New live-action casting announced so far includes David Corenswet as Superman, Rachel Brosnahan as Lois Lane, and Nathan Fillion as Guy Gardener aka Green Lantern. Casting for animation includes Anthony Carrigan as Metamorpho, Frank Grillo as Rick Flag (Sr.), Indira Varma as the Bride of Frankenstein, Sean Gunn as both Weasel and G.I. Robot, David Harbour as Eric Frankenstein, Zoe Chao as Nina Mazursky, Alan Tudyk as Doctor Phosphorus, and Maria Bakalova as Princess Ilana Rostovic.

Additionally, Jason Momoa appears on board some future DCU project. Whether that’s as Aquaman or perhaps Lobo — maybe both, or maybe some other character entirely — remains to be seen. But I think he’s showing up.
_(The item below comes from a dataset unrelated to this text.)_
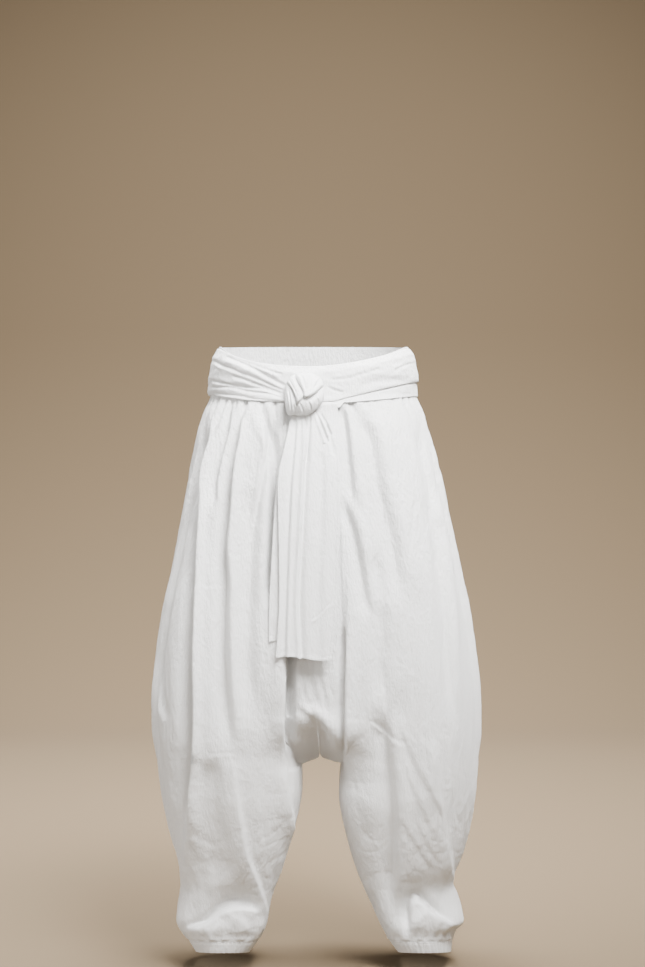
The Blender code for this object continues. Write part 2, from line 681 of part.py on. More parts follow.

I also personally suspect Nicholas Hoult will wind up in the DCU, and right now I think he might be a candidate to play the shared-world Batman in The Brave and the Bold.

I suspect we’ll hear more Superman: Legacy casting soon, as well as more plans for the DCU as they develop — the for the latter, don’t expect too much, based on Gunn’s comments. One of the many benefits of his new approach is, if the plans are evolving and there’s nothing to know, then there’s nothing to leak either.